Une vision maîtrisée
Le but des forces armées est d’assurer sa supériorité sur ses adversaires en toutes circonstances.
Le contexte énergétique mondial subit de profondes mutations. Cette évolution des principes de consommation fera, comme au XIXe siècle, l’objet d’un bouleversement géopolitique mondial qui pèsera sur les scénarios d’emplois de la force. Les technologies de rupture nées de cette révolution et l’impératif de frugalité impacteront en outre les modes d’action militaires.
Ces circonstances, inédites depuis l’avènement du roi pétrole, s’imposent dans la réflexion stratégique sur le plan opérationnel et environnemental ; le ministère des Armées n’étant pas exempt des efforts de l’État dans le domaine écologique.
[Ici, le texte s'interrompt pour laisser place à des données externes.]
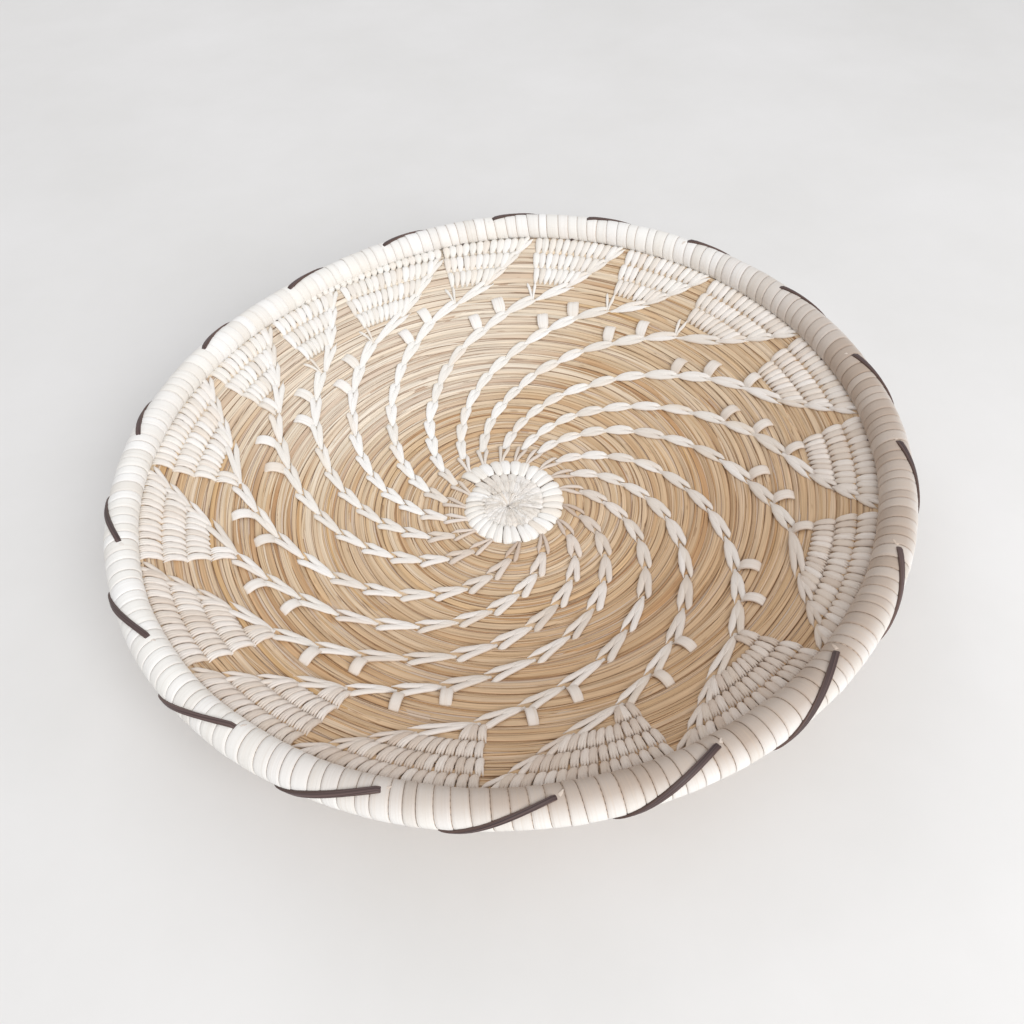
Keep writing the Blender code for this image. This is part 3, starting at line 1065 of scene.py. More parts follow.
    def lay_stems(self, bunch: Bunch, stations: Array) -> None:
        """Lay the stems of one turn.

        Args:
            bunch: The piece that takes them.
            stations: Places along the spiral, in turns.
        """
        read = {key: np.stack([np.interp(stations, self.table, track[key]) for track in self.tracks])
                for key in ("around", "width", "lift", "ident")}
        turn = np.broadcast_to(stations, read["around"].shape)
        path, facing = self.spiral.bundle(turn, read["around"], self.stem_thickness - read["lift"])
        path[..., 2] = np.maximum(path[..., 2], self.spiral.floor_clearance + self.stem_thickness)
        bunch.add(path, facing, read["width"] * self.narrowing(stations), self.stem_thickness, Profile.STEM,
                  read["ident"], self.gold_and_shade(stations, path),
                  closed_ends=bool(stations[-1] >= self.spiral.tail_end - 0.001),
                  start_along=np.interp(stations[0], self.table, self.run))

    def gold_and_shade(self, stations: Array, path: Array) -> Array:
        """How golden brown the stems are: their own colour, and painted shade that makes them darker towards
        the near right wall and lighter towards the far left wall.

        Args:
            stations: Places along the spiral, in turns.
            path: Paths of the stems.

        Returns:
            A share for each stem and station.
        """
        painted_shade = self.spiral.painted_shade(self.spiral.angle_at(stations))
        wall = smooth_step((stations - 1.0) / 6.0)
        share = self.least_gold + self.gold_and_shade_range * (0.5 + (painted_shade - 0.5) * wall)
        return np.broadcast_to(share, path.shape[:2])

    def lay_core(self, bunch: Bunch, stations: Array) -> None:
        """Lay the stems below the outer ones, painted darker as the shade inside the bundle, as a ring of flat
        strands.

        Args:
            bunch: The piece that takes them.
            stations: Places along the spiral, in turns.
        """
        path, facing = self.spiral.bundle_ring(stations, self.core_strands, self.core_inset)
        ident = (np.arange(self.core_strands) * IDENT_STEP) % 1.0
        bunch.add(path, facing, self.core_half_width * self.narrowing(stations), self.core_thickness,
                  Profile.STEM, ident, closed_ends=False, finish=1)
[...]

Elles s’inscrivent comme un enjeu fondamental pour les armées qui ne peuvent, depuis Nabuchodonosor, se passer d’énergie pour avancer et pour gagner.
Dans cette perspective révolutionnaire, les schémas actuels de soutien énergétique fossile dévoilent leur fragilité. Bientôt caduques par la loi du monde, ils imposent une réflexion dépoussiérée, voire disruptive de nos concepts d’emploi des énergies (pétrole, électricité, hydrogène) et le ministère des Armées par sa stratégie énergétique de défense (SED) s’est engagé sur le chemin de la transition énergétique. Ce document ministériel offre une perspective en recherchant à faire de cette transition énergétique un « atout au profit des forces ».
Un outils adapté : le service de l’énergie opérationnelle
Parmi les réformes indispensables, celle du service des essences des armées (SEA) s’impose naturellement. Son périmètre « fossile » n’était plus en phase avec les bouleversements à venir. Abandonnant l’essence au profit de l’énergie, ce service renommé Service de l’Énergie Opérationnelle (SEO) vient désormais en appui de tous les acteurs du ministère qui œuvrent à l’adaptation des forces et de leur concept d’emploi, en apportant un regard éclairé sur les défis énergétiques. Ses missions vont de l’approvisionnement, stockage et distribution de carburants, ingrédients, produits et emballages aux forces armées, multinationales et alliées à l’expertise et conseil techniques.
L’objectif est bien de faire des contraintes énergétiques un atout opérationnel pour les armées (terre, mer, air) dans un contexte inédit où la volonté de transition énergétique est désormais commune aux grandes fonctions du ministère des Armées. Ce modèle novateur invite à être exporté.
Une révolution sous surveillance
Cette exigence de consommation maîtrisée et durable s’invite néanmoins comme un convive perturbateur à la table de la particularité militaire. La réglementation environnementale ne peut s’imposer à l’action régalienne de l’État. Toute forme de progrès lié à la transition énergétique devra être analysée au prisme de ses implications militaires.
La règlementation nationale et européenne impactant la circulation, l’emploi technologique et la résilience doit demeurer cohérente avec l’emploi de la force, au risque de s’interdire des modes d’action engageant le succès militaire, et en particulier hors de France où les conditions énergétiques sont très éloignées des standards européens.
La définition des besoins des armées devra elle aussi s’exprimer en objectifs énergétiques à atteindre dans le respect des règles de la commande publique propre à la défense.